Set down the material exactly as given, please, from its first line through the line that includes "Y to the upper right, and Z to the lens.".

* Data segment *
▼
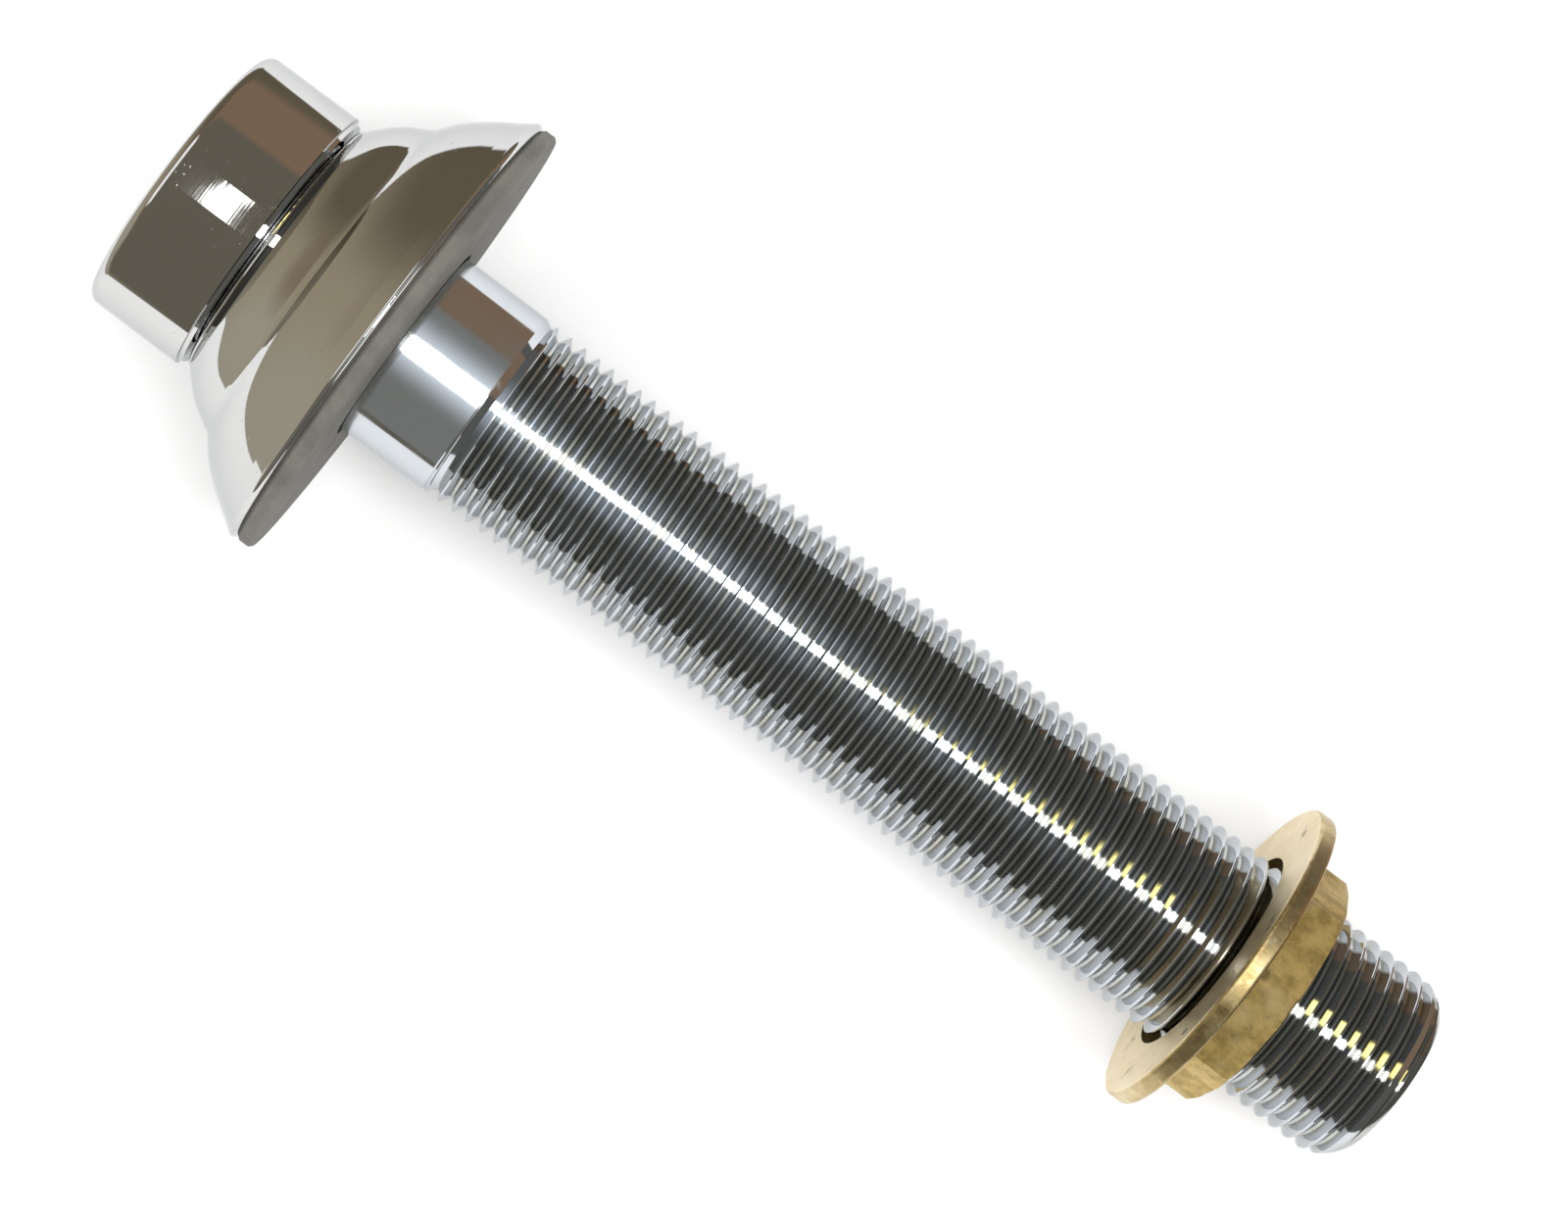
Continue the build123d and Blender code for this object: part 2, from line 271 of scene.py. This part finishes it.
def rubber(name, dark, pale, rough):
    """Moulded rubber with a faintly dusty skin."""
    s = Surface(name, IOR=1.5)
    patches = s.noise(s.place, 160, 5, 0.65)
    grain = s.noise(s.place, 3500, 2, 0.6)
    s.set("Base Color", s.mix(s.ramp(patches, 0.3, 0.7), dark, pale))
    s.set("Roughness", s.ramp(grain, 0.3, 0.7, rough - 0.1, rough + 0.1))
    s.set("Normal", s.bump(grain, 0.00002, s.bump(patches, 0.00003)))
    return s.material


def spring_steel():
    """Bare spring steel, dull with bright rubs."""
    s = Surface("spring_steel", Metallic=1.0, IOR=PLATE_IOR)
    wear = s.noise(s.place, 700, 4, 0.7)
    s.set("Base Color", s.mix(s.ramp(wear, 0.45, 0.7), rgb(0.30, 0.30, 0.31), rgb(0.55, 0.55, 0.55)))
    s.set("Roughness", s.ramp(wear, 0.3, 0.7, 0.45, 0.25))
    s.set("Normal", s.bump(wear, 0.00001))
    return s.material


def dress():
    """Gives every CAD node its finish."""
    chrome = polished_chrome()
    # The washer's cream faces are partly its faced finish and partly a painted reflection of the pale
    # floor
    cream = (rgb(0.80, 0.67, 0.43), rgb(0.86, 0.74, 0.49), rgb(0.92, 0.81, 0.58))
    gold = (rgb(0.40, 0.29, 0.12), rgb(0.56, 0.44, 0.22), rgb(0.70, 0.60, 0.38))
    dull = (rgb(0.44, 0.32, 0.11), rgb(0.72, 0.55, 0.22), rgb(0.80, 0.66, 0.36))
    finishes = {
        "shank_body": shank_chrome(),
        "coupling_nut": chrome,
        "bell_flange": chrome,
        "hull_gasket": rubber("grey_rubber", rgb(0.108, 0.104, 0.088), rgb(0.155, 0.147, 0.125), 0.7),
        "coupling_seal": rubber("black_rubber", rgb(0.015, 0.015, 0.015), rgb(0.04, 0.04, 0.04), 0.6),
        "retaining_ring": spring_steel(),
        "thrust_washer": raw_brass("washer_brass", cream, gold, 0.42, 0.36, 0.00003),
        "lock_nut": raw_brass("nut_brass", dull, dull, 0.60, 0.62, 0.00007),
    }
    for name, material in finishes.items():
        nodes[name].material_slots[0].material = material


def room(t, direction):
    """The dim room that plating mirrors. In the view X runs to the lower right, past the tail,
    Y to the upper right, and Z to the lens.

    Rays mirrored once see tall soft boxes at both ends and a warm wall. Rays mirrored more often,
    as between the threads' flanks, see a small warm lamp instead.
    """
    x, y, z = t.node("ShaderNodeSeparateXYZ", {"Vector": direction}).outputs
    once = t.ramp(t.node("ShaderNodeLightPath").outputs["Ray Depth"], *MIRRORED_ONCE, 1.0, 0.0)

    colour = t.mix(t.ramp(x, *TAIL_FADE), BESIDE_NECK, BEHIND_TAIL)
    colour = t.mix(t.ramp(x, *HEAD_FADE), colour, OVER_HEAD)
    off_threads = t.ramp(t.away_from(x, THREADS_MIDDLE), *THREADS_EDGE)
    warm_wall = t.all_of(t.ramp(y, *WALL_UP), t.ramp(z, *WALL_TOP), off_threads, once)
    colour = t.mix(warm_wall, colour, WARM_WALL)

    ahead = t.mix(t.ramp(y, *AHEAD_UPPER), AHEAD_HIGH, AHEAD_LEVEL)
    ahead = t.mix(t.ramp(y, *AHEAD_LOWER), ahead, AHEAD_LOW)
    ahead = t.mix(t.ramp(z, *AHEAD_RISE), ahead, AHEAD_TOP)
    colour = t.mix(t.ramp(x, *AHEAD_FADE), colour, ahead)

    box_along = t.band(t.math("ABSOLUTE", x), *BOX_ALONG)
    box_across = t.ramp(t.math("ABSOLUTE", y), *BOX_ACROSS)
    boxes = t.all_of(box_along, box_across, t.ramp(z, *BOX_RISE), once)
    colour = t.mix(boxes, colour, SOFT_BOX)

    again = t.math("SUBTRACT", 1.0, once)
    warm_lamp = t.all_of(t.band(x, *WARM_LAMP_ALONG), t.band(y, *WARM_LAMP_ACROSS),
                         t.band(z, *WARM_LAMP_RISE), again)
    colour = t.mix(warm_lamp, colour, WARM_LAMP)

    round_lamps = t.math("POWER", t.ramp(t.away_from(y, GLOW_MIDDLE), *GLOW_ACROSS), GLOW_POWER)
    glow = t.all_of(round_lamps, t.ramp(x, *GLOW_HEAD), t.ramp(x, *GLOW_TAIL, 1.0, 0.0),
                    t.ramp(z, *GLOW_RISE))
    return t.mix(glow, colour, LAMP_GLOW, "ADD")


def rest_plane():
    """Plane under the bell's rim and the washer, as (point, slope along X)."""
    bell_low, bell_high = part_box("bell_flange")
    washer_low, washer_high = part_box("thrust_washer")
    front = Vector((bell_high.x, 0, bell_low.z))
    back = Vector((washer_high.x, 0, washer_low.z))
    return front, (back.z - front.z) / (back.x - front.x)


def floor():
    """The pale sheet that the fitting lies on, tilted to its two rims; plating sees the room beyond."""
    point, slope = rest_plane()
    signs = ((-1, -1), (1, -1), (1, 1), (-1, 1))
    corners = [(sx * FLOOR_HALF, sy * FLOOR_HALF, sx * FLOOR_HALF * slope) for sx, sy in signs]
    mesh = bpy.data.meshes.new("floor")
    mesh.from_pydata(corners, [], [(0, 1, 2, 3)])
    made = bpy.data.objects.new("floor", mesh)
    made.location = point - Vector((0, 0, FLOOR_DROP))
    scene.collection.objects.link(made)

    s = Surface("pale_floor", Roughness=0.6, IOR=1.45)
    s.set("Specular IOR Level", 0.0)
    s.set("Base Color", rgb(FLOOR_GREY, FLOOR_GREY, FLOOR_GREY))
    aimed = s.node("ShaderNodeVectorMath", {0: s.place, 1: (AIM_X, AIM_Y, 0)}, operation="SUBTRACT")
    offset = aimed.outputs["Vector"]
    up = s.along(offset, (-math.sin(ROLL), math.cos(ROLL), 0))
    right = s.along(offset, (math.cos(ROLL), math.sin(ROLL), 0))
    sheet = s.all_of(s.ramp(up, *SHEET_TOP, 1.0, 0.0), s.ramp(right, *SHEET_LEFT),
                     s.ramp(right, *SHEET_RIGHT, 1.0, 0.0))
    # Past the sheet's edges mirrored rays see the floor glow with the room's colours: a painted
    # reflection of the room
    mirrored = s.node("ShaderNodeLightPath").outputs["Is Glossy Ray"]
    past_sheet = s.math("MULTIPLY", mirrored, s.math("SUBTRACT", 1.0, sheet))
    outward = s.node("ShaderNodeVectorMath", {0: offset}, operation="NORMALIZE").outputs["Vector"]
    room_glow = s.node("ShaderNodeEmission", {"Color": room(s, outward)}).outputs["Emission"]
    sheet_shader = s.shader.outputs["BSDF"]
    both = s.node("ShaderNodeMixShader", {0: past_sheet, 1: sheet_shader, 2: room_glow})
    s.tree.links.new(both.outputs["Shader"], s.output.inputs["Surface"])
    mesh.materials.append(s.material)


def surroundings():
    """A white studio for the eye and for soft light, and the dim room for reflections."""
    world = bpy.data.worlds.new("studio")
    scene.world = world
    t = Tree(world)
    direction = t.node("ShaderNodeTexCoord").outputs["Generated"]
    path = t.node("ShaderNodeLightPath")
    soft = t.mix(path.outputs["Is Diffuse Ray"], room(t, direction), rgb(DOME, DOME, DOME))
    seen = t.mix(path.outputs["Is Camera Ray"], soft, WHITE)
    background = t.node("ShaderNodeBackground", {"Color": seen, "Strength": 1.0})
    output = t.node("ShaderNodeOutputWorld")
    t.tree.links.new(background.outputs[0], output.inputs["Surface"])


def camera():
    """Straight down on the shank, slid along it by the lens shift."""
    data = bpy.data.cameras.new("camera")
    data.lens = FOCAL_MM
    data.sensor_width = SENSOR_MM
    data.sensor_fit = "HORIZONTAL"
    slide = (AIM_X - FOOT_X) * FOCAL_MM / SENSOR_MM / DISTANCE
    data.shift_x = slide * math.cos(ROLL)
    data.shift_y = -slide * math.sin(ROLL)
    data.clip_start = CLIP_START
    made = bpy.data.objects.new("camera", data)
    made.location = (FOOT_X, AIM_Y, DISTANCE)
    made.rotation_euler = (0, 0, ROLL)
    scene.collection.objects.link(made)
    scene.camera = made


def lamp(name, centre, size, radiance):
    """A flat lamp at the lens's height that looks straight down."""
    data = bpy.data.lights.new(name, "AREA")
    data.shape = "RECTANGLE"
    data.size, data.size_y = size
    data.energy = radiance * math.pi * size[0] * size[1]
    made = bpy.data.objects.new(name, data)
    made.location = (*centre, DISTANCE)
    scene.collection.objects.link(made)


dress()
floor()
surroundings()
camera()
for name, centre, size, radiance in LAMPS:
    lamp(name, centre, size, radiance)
▲
* Result of this exercise *
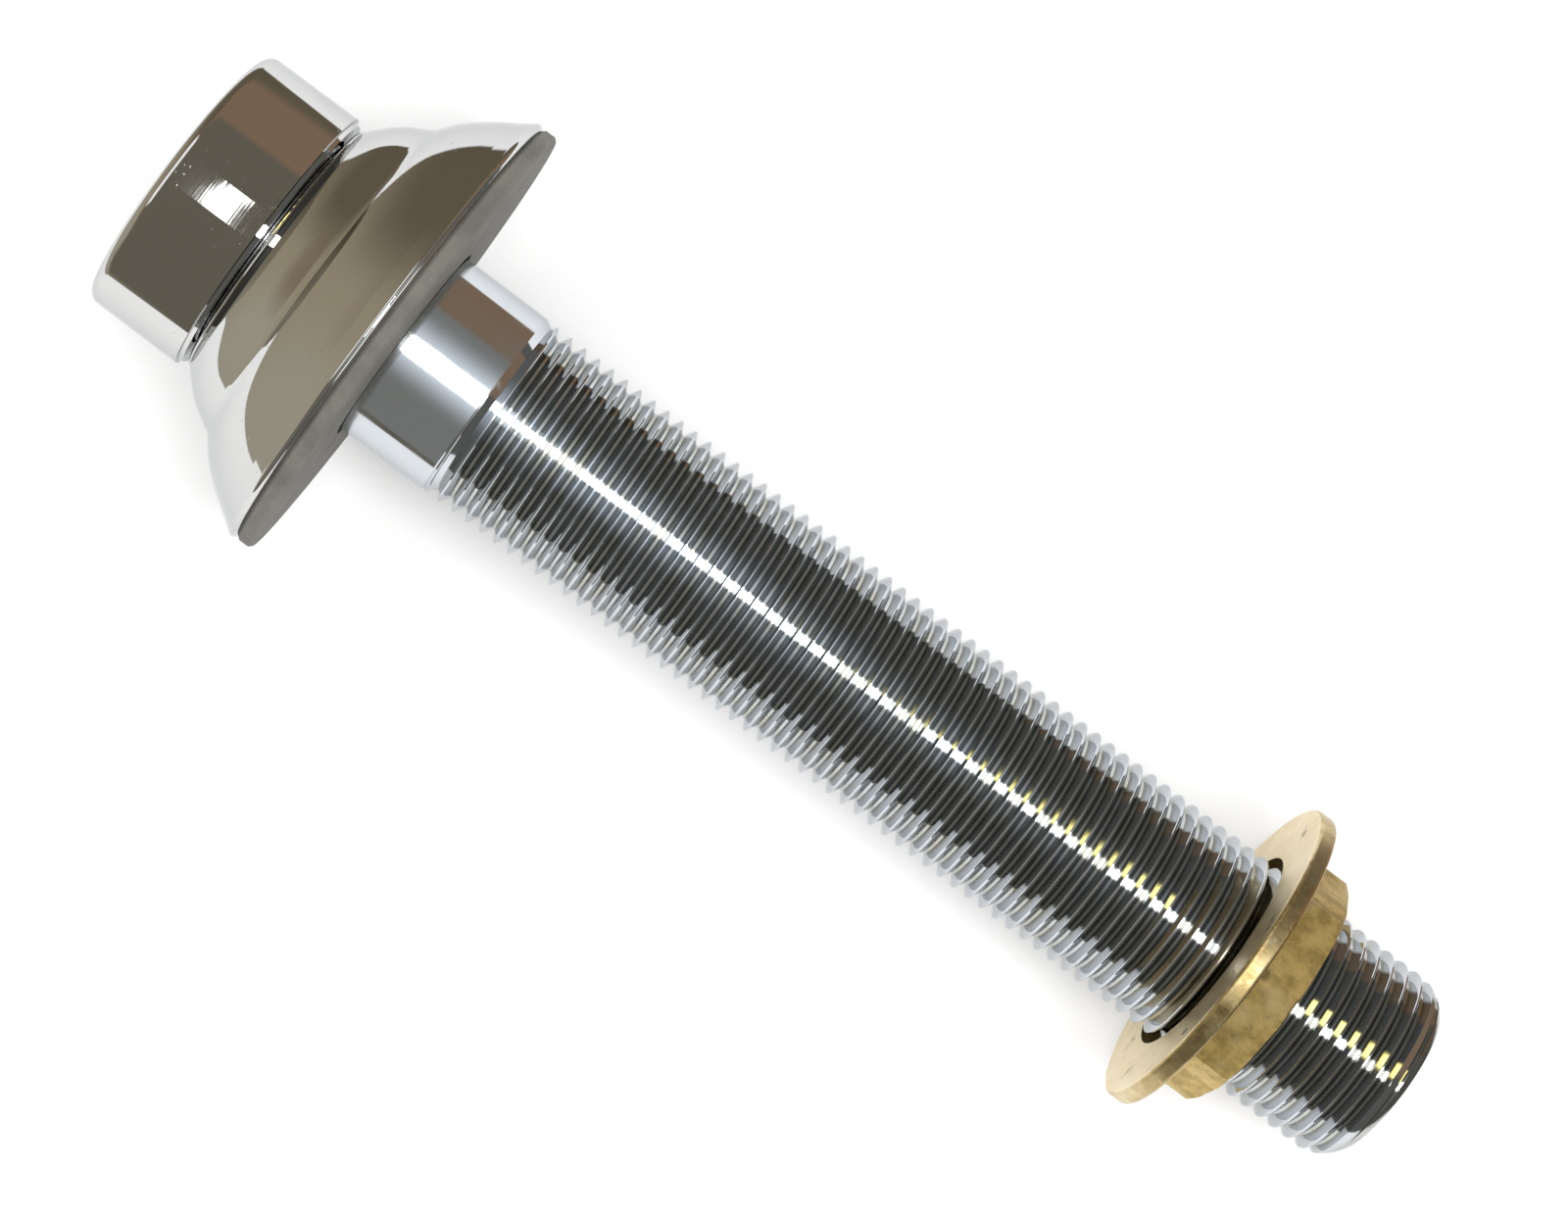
Continue the build123d and Blender code for this object: part 2, from line 271 of scene.py. This part finishes it.
def rubber(name, dark, pale, rough):
    """Moulded rubber with a faintly dusty skin."""
    s = Surface(name, IOR=1.5)
    patches = s.noise(s.place, 160, 5, 0.65)
    grain = s.noise(s.place, 3500, 2, 0.6)
    s.set("Base Color", s.mix(s.ramp(patches, 0.3, 0.7), dark, pale))
    s.set("Roughness", s.ramp(grain, 0.3, 0.7, rough - 0.1, rough + 0.1))
    s.set("Normal", s.bump(grain, 0.00002, s.bump(patches, 0.00003)))
    return s.material


def spring_steel():
    """Bare spring steel, dull with bright rubs."""
    s = Surface("spring_steel", Metallic=1.0, IOR=PLATE_IOR)
    wear = s.noise(s.place, 700, 4, 0.7)
    s.set("Base Color", s.mix(s.ramp(wear, 0.45, 0.7), rgb(0.30, 0.30, 0.31), rgb(0.55, 0.55, 0.55)))
    s.set("Roughness", s.ramp(wear, 0.3, 0.7, 0.45, 0.25))
    s.set("Normal", s.bump(wear, 0.00001))
    return s.material


def dress():
    """Gives every CAD node its finish."""
    chrome = polished_chrome()
    # The washer's cream faces are partly its faced finish and partly a painted reflection of the pale
    # floor
    cream = (rgb(0.80, 0.67, 0.43), rgb(0.86, 0.74, 0.49), rgb(0.92, 0.81, 0.58))
    gold = (rgb(0.40, 0.29, 0.12), rgb(0.56, 0.44, 0.22), rgb(0.70, 0.60, 0.38))
    dull = (rgb(0.44, 0.32, 0.11), rgb(0.72, 0.55, 0.22), rgb(0.80, 0.66, 0.36))
    finishes = {
        "shank_body": shank_chrome(),
        "coupling_nut": chrome,
        "bell_flange": chrome,
        "hull_gasket": rubber("grey_rubber", rgb(0.108, 0.104, 0.088), rgb(0.155, 0.147, 0.125), 0.7),
        "coupling_seal": rubber("black_rubber", rgb(0.015, 0.015, 0.015), rgb(0.04, 0.04, 0.04), 0.6),
        "retaining_ring": spring_steel(),
        "thrust_washer": raw_brass("washer_brass", cream, gold, 0.42, 0.36, 0.00003),
        "lock_nut": raw_brass("nut_brass", dull, dull, 0.60, 0.62, 0.00007),
    }
    for name, material in finishes.items():
        nodes[name].material_slots[0].material = material


def room(t, direction):
    """The dim room that plating mirrors. In the view X runs to the lower right, past the tail,
    Y to the upper right, and Z to the lens.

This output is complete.